# [WHAT IS ASKED]
Write out, precisely and in full, each line of the material.
_ _ _ _ _ _ _
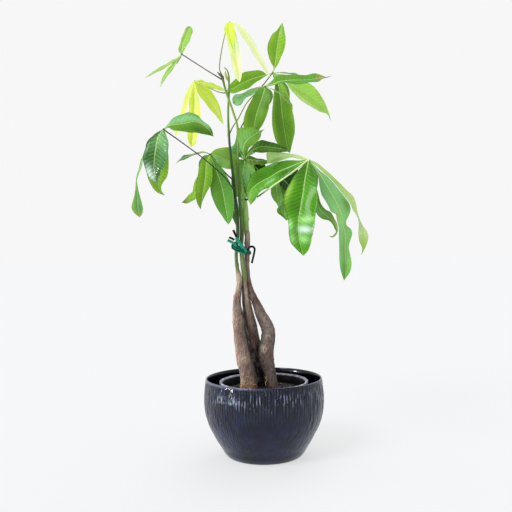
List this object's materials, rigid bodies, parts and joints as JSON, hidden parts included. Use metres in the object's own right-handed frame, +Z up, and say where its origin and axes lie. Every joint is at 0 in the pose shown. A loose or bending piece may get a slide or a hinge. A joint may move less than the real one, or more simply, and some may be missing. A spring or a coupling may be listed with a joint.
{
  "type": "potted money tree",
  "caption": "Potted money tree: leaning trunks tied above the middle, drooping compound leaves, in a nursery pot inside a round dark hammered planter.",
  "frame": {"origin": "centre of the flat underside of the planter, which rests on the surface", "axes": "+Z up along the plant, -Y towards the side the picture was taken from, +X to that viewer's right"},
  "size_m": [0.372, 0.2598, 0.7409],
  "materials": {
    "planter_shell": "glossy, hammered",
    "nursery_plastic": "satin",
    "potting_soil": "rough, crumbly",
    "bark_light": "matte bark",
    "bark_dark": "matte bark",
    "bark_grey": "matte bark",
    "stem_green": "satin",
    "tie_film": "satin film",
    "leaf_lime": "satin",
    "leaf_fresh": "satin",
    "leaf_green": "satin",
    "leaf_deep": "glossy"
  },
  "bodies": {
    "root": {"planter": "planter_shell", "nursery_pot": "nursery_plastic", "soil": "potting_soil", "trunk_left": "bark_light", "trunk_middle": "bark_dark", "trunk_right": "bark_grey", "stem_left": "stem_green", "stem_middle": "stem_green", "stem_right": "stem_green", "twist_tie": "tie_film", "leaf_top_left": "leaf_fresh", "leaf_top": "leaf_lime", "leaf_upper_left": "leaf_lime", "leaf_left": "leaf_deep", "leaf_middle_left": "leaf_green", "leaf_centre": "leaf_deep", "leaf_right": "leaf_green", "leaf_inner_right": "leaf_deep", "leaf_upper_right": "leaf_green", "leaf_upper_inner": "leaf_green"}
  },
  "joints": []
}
_ _ _ _ _ _ _
# [FINISHED EXERCISE]
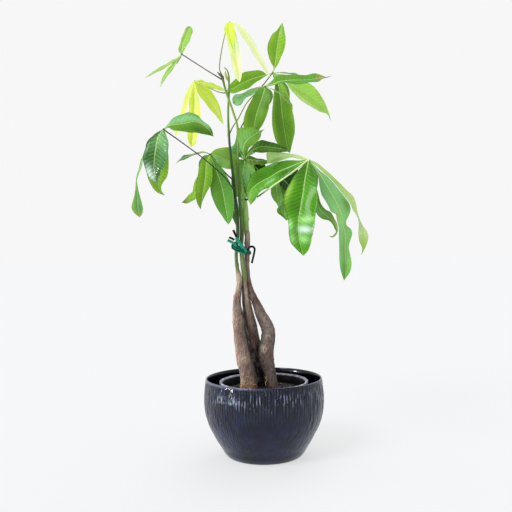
List this object's materials, rigid bodies, parts and joints as JSON, hidden parts included. Use metres in the object's own right-handed frame, +Z up, and say where its origin and axes lie. Every joint is at 0 in the pose shown. A loose or bending piece may get a slide or a hinge. A joint may move less than the real one, or more simply, and some may be missing. A spring or a coupling may be listed with a joint.
{
  "type": "potted money tree",
  "caption": "Potted money tree: leaning trunks tied above the middle, drooping compound leaves, in a nursery pot inside a round dark hammered planter.",
  "frame": {"origin": "centre of the flat underside of the planter, which rests on the surface", "axes": "+Z up along the plant, -Y towards the side the picture was taken from, +X to that viewer's right"},
  "size_m": [0.372, 0.2598, 0.7409],
  "materials": {
    "planter_shell": "glossy, hammered",
    "nursery_plastic": "satin",
    "potting_soil": "rough, crumbly",
    "bark_light": "matte bark",
    "bark_dark": "matte bark",
    "bark_grey": "matte bark",
    "stem_green": "satin",
    "tie_film": "satin film",
    "leaf_lime": "satin",
    "leaf_fresh": "satin",
    "leaf_green": "satin",
    "leaf_deep": "glossy"
  },
  "bodies": {
    "root": {"planter": "planter_shell", "nursery_pot": "nursery_plastic", "soil": "potting_soil", "trunk_left": "bark_light", "trunk_middle": "bark_dark", "trunk_right": "bark_grey", "stem_left": "stem_green", "stem_middle": "stem_green", "stem_right": "stem_green", "twist_tie": "tie_film", "leaf_top_left": "leaf_fresh", "leaf_top": "leaf_lime", "leaf_upper_left": "leaf_lime", "leaf_left": "leaf_deep", "leaf_middle_left": "leaf_green", "leaf_centre": "leaf_deep", "leaf_right": "leaf_green", "leaf_inner_right": "leaf_deep", "leaf_upper_right": "leaf_green", "leaf_upper_inner": "leaf_green"}
  },
  "joints": []
}